# Yet another "What is it"?



## Charley Davidson (Jun 23, 2013)

Got this with my grinding sharpening deal and not sure what it is or how it works or what it's missing. Looks like part of a dumore tool post grinder with missing parts. what is really weird though it has a centrifugal brake/clutch in the end opposite the stone. Any ideas or a spot on answer?


----------



## kd4gij (Jun 23, 2013)

I think it is for dressing a diamond wheel


----------



## itsme_Bernie (Jun 23, 2013)

I am going to guess that is a brake.
It would be actuated by release of pins that would release the shoes which were then already spinning.  
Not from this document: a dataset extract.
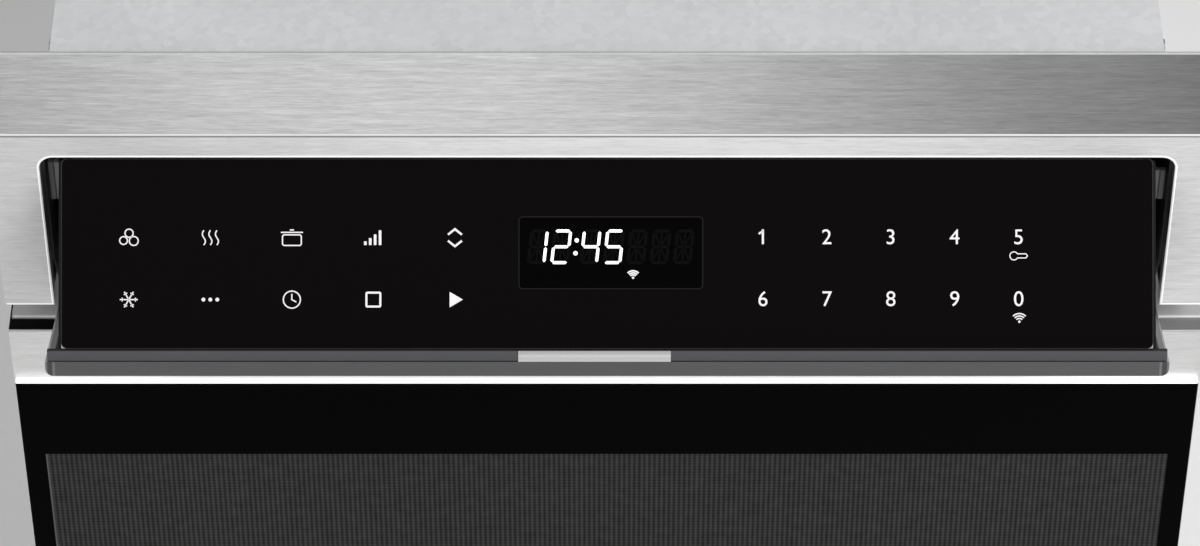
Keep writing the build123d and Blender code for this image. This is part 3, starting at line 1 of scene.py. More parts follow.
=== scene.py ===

I have no reason to think I know this, nor do I own one.  But that is my guess.  I cannot imagine a need for a centrifugal clutch to start a wheel!! 

Bernie


----------



## Syaminab (Jun 23, 2013)

On universal grinders, it is used to dress the wheel. It can be used with oxide aluminum up to CBN. what you have is a pro dressing device. Look for videos about auto dressing to see it work.
Also called rotary dresser.
regards.


----------



## itsme_Bernie (Jun 24, 2013)

Wow!

So what is the clutch for?


Bernie


----------



## Dave Smith (Jun 24, 2013)

I'm thinking it expands to limit the speed of  the dressing wheel to a slower speed than the wheel being dressed to allow even dressing.    Maybe we need more pictures--the dressing wheel sure looks in rough condition--:thinking:--Dave


----------



## kd4gij (Jun 24, 2013)

itsme_Bernie said:


> Wow!
> 
> So what is the clutch for?
> 
> ...





  The clutch limmits the speed so it will dress the wheel. With out it it would spin at the same speed as the wheel you are dressing and wouldn't do anything. I used one when we mounted a diamond wheel on a hub. Once a diamond wheel is mounted on a hub you should not remove it.


----------



## Dave Smith (Jun 24, 2013)

the centrifical unit isn't a clutch--it is a brake that drags to slow down the dresser stone slower than the wheel being dressed which is suppling the power.    Dave


----------